The run_embeddings.py serves as a comprehensive wrapper function, supporting the creation of tagged documents, model generation, training, embedding generation, and the subsequent storage of these embeddings as pickle files. Individual functions for each task are provided in the other two code scripts:

  • embeddings.py : Creation of tagged documents from input tokens, creation and training of Doc2Vec models, generation of embeddings.
  • embeddings.dataframe.py : Creates a dataframe of embeddings with its corresponding PMID, sorts and stores it as a pickle file.

Getting Started

To get started with this project, follow these steps:

Step 1: Clone the Repository

First, clone the repository to your local machine using the following command:

Using HTTP:
git clone https://github.com/zbmed-semtec/doc2vec-doc-relevance.git
Using SSH:

Ensure you have set up SSH keys in your GitHub account.

git clone git@github.com:zbmed-semtec/doc2vec-doc-relevance.git

Step 2: Create a virtual environment and install dependencies

To create a virtual environment within your repository, run the following command:

python3 -m venv .venv 
source .venv/bin/activate   # On Windows, use '.venv\Scripts\activate'

#If you have any difficulties to activate the env on Windows, try below commands:
'.venv\Scripts\activate.ps1'  # PowerShell
'.venv\Scripts\activate.bat'  # Command prompt

To confirm if the virtual environment is activated and check the location of yourPython interpreter, run the following command:

which python    # On Windows command prompt, use 'where python'
                # On Windows PowerShell, use 'Get-Command python'

The code is stable with python 3.6 and higher. The required python packages are listed in the requirements.txt file. To install the required packages, run the following command:

pip install -r requirements.txt

To deactivate the virtual environment after running the project, run the following command:

deactivate

Step 3: Generate Embeddings

The run_embeddings.py script uses the RELISH Tokenized npy file as input and includes a default parameter dictionary with preset hyperparameters. You can easily adapt it for different values and parameters by modifying the params_dict. Make sure to have the RELISH Tokenized.npy file within the directory under the data folder.

To run this script, please execute the following command:

python3 code/generate_embeddings/run_embeddings.py --input "data/RELISH_tokenized.npy"

The script will create Doc2Vec models, generate embeddings, and store them in separate directories. You should expect to find a total of 18 files corresponding to the various models, embeddings, and embedding pickle files.

Step 4: Calculate Cosine Similarity

In order to generate the cosine similarity matrix and execute this script, run the following command:

python3 code/evaluation/generate_cosine_existing_pairs.py [-i INPUT] [-e EMBEDDINGS] [-o OUTPUT] [-c CORPUS]

You must pass the following four arguments:

  • -i/ --input : File path to the RELISH relevance matrix in the TSV format.
  • -e/ --embeddings : File path to the embeddings in the pickle file format.
  • -o/ --output : File path for the output 4 column cosine similarity matrix.
  • -c / --corpus : Name of the corpus (RELISH).
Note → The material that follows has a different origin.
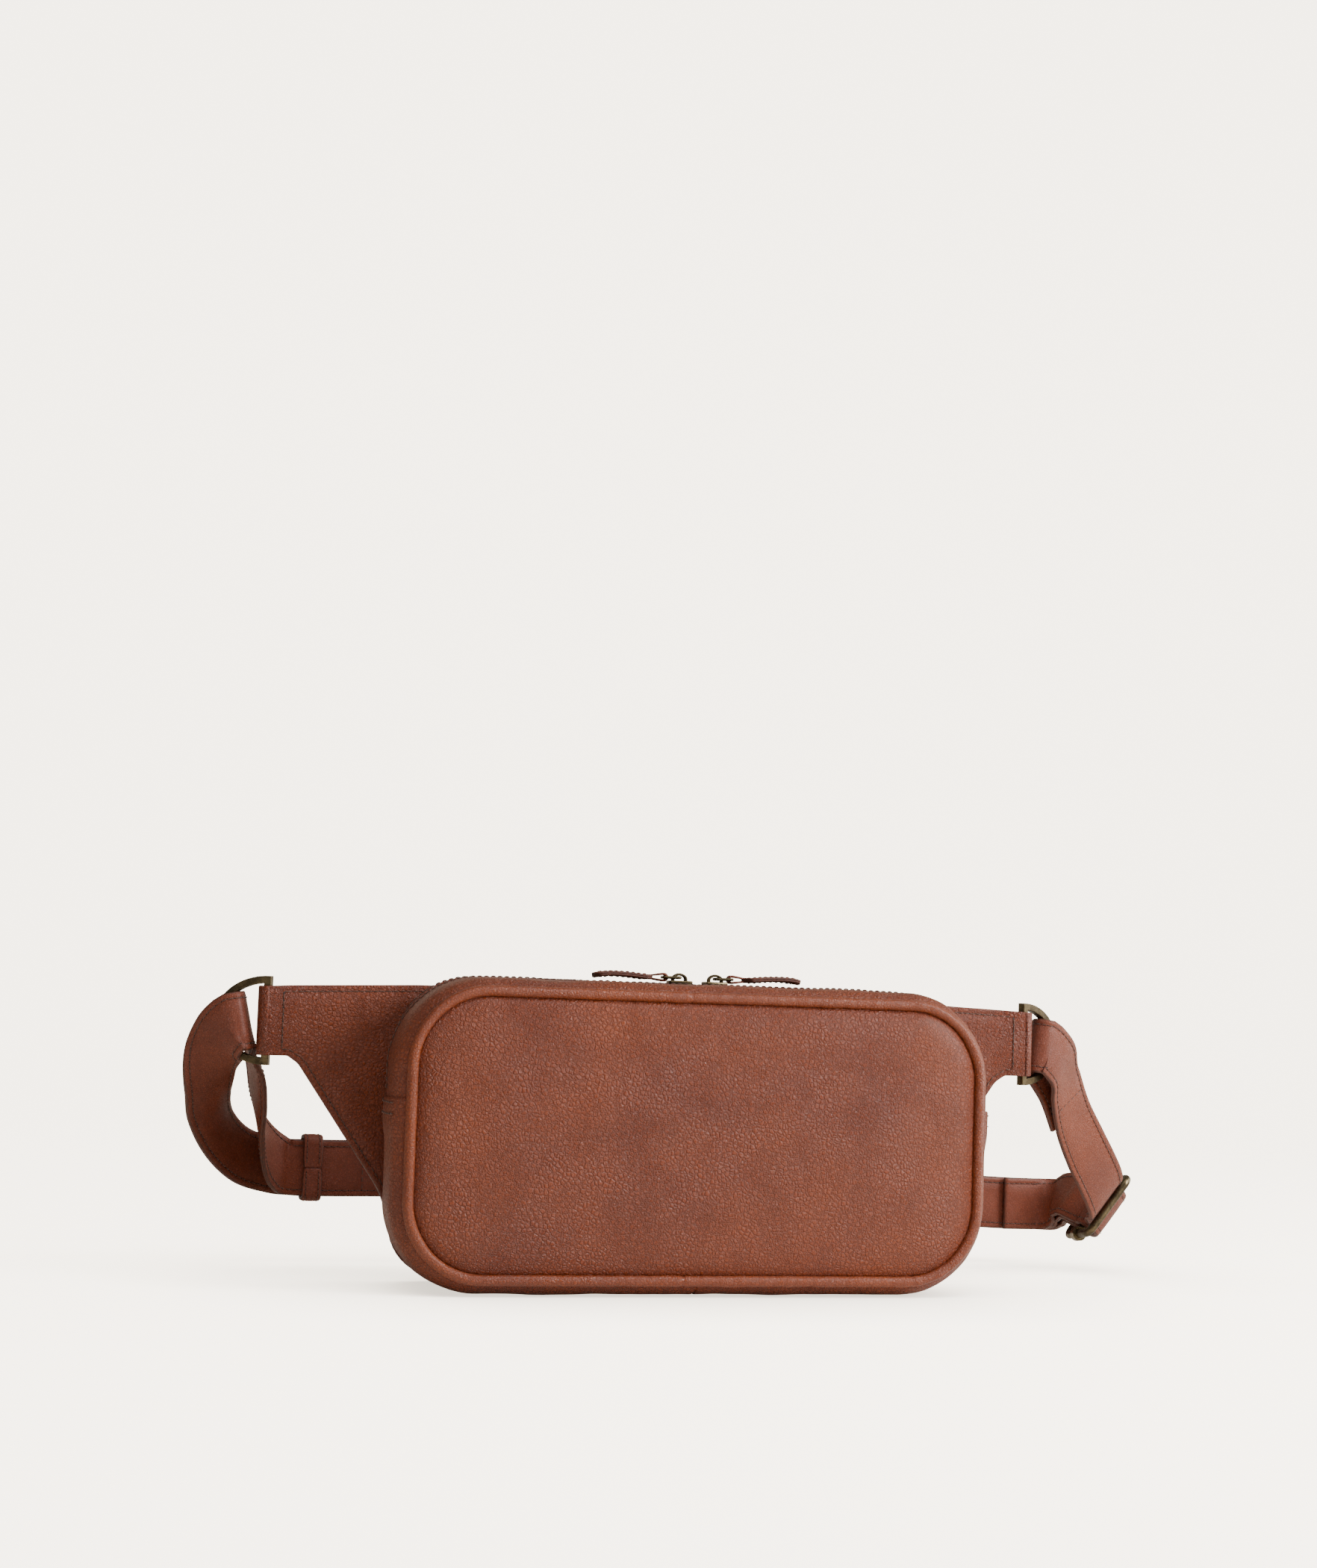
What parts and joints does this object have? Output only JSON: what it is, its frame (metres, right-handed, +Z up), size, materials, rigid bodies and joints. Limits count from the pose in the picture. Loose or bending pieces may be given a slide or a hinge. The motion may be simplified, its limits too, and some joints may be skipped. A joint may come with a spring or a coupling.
{
  "type": "waist pack",
  "caption": "Slim padded leather waist pack with a two-way zipped pouch, winged back panel, metal rings and a doubled leather waist strap.",
  "frame": {"origin": "middle of the flat underside of the pouch, half-way between its ends and under the zip's centre line", "axes": "+X along the pouch to the end with the adjuster, +Y from the front panel to the back panel and the wearer, +Z up"},
  "size_m": [0.4489, 0.163, 0.1289],
  "materials": {
    "body_leather": "pebbled, satin",
    "piping_leather": "pebbled, satin",
    "strap_leather": "smooth, satin",
    "antique_brass": "antiqued, brushed",
    "zipper_brass": "antiqued",
    "zipper_tape": "woven, matte",
    "lining_cloth": "twill, matte",
    "foam": "matte",
    "cord": "matte"
  },
  "bodies": {
    "pouch_and_strap": {"back_panel_foam": "foam", "back_panel_front_ply": "body_leather", "back_panel_rear_ply": "body_leather", "bottom_gusset": "body_leather", "front_padding": "foam", "front_panel": "body_leather", "front_piping": "piping_leather", "front_piping_core": "cord", "lining_back": "lining_cloth", "lining_front": "lining_cloth", "lining_gusset_front": "lining_cloth", "lining_gusset_lower": "lining_cloth", "lining_gusset_rear": "lining_cloth", "slip_pocket": "lining_cloth", "strap_adjuster_pass": "strap_leather", "strap_bar_fold": "strap_leather", "strap_inner_run": "strap_leather", "strap_inner_turn": "strap_leather", "strap_loop_front": "strap_leather", "strap_loop_rear": "strap_leather", "strap_outer_run": "strap_leather", "strap_outer_turn": "strap_leather", "strap_right_leg": "strap_leather", "strap_sewn_end": "strap_leather", "strap_tail": "strap_leather", "top_gusset_front": "body_leather", "top_gusset_rear": "body_leather", "wing_tab_left": "body_leather", "wing_tab_right": "body_leather", "zipper_stop_left": "antique_brass", "zipper_stop_right": "antique_brass", "zipper_tape_front": "zipper_tape", "zipper_tape_rear": "zipper_tape", "zipper_teeth_front": "zipper_brass", "zipper_teeth_rear": "zipper_brass"},
    "slider_left": {"zipper_slider_left": "antique_brass"},
    "link_left": {"puller_link_left": "antique_brass"},
    "pull_left": {"leather_pull_left": "strap_leather"},
    "ring_left": {"d_ring_left": "antique_brass"},
    "slider_right": {"zipper_slider_right": "antique_brass"},
    "link_right": {"puller_link_right": "antique_brass"},
    "pull_right": {"leather_pull_right": "strap_leather"},
    "ring_right": {"d_ring_right": "antique_brass"},
    "keeper": {"strap_keeper": "strap_leather"},
    "adjuster": {"adjuster_frame": "antique_brass", "adjuster_bar": "antique_brass"}
  },
  "joints": [
    {"name": "slider_left_slide", "type": "slide", "parent": "pouch_and_strap", "child": "slider_left", "axis": [-1, 0, 0], "range_m": [0, 0.072]},
    {"name": "link_left_swing", "type": "hinge", "parent": "slider_left", "child": "link_left", "pos_m": [-0.003, 0, 0.127], "axis": [0, 1, 0], "range_deg": [0, 60]},
    {"name": "pull_left_swing", "type": "hinge", "parent": "link_left", "child": "pull_left", "pos_m": [-0.01, 0, 0.127], "axis": [0, 1, 0], "range_deg": [0, 25]},
    {"name": "ring_left_turn", "type": "hinge", "parent": "pouch_and_strap", "child": "ring_left", "pos_m": [-0.1675, 0.0318, 0.104], "axis": [0, 0, 1], "range_deg": [-1, 1]},
    {"name": "slider_right_slide", "type": "slide", "parent": "pouch_and_strap", "child": "slider_right", "axis": [1, 0, 0], "range_m": [0, 0.072]},
    {"name": "link_right_swing", "type": "hinge", "parent": "slider_right", "child": "link_right", "pos_m": [0.0126, 0, 0.127], "axis": [0, -1, 0], "range_deg": [0, 60]},
    {"name": "pull_right_swing", "type": "hinge", "parent": "link_right", "child": "pull_right", "pos_m": [0.0196, 0, 0.127], "axis": [0, -1, 0], "range_deg": [0, 25]},
    {"name": "ring_right_turn", "type": "hinge", "parent": "pouch_and_strap", "child": "ring_right", "pos_m": [0.1675, 0.0318, 0.104], "axis": [0, 0, 1], "range_deg": [-1, 1]},
    {"name": "keeper_slide", "type": "slide", "parent": "pouch_and_strap", "child": "keeper", "axis": [1, 0, 0], "range_m": [0, 0.06]},
    {"name": "adjuster_tilt", "type": "hinge", "parent": "pouch_and_strap", "child": "adjuster", "pos_m": [0.232, 0.084, 0.0295], "axis": [0.6247, 0.019, 0.7807], "range_deg": [-2, 2]}
  ]
}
For example, if you are running the code from the code folder and have the RELISH relevance matrix in the data folder, run the cosine matrix creation for the first hyperparameter as:

python3 code/evaluation/generate_cosine_existing_pairs.py -i data/RELISH/Relevance_Matrix/RELISH.tsv -e dataframe/embeddings_pickle_0.pkl -o data/cosine_similarity_0.tsv -c RELISH

Step 5: Hyperparameter Optimization

To be written

Step 6: Precision@N

In order to calculate the Precision@N scores and execute this script, run the following command:

python3 code/evaluation/precision.py [-c COSINE FILE PATH]  [-o OUTPUT PATH]
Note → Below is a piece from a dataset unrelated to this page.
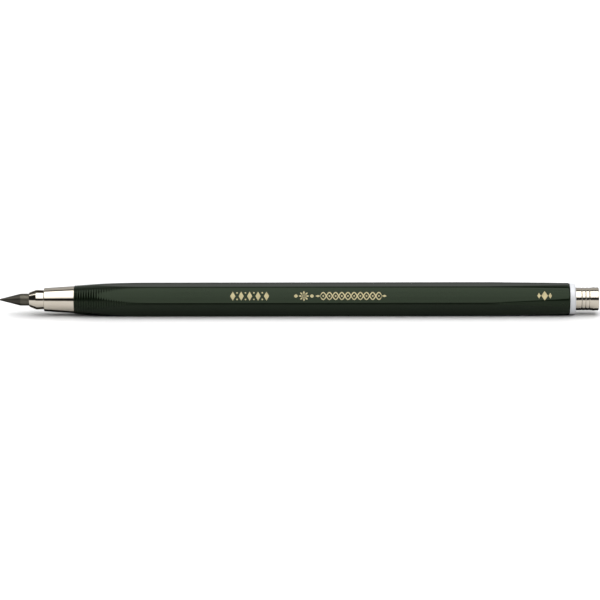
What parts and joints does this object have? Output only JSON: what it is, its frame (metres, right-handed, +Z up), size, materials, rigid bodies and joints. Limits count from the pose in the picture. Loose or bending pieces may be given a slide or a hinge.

You must pass the following two arguments:

  • -c/ --cosine_file_path: path to the 4-column cosine similarity existing pairs RELISH file: (tsv file)
  • -o/ --output_path: path to save the generated precision matrix: (tsv file)

For example, if you are running the code from the code folder and have the cosine similarity TSV file in the data folder, run the precision matrix creation for the first hyperparameter as:

python3 code/evaluation/precision.py -c data/cosine_similarity_0.tsv -o data/precision_doc2vec_0.tsv

Step 7: nDCG@N

In order to calculate nDCG scores and execute this script, run the following command:

python3 code/evaluation/calculate_gain.py [-i INPUT]  [-o OUTPUT]

You must pass the following two arguments:

  • -i / --input: Path to the 4 column cosine similarity existing pairs RELISH TSV file.
  • -o/ --output: Output path along with the name of the file to save the generated nDCG@N TSV file.

For example, if you are running the code from the code folder and have the 4 column RELISH TSV file in the data folder, run the matrix creation for the first hyperparameter as:

python3 code/evaluation/calculate_gain.py -i data/cosine_similarity_0.tsv -o data/ndcg_doc2vec_0.tsv

Step 8: Compile Results

In order to compile the average result values for Precison@ and nDCG@N and generate a single TSV file each, please use this script.

You must pass the following two arguments:

  • -i / --input: Path to the directory consisting of all the precision matrices/gain matrices.
  • -o/ --output: Output path along with the name of the file to save the generated compiled Precision@N / nDCG@N TSV file.

If you are running the code from the code folder, run the compilation script as:

python3 code/evaluation/show_avg.py -i data/output/gain_matrices/ -o data/output/results_gain.tsv

NOTE: Please do not forget to put a '/' at the end of the input file path.

Tutorial

A tutorial is accessible in the form of Jupyter notebook for the generation of embeddings.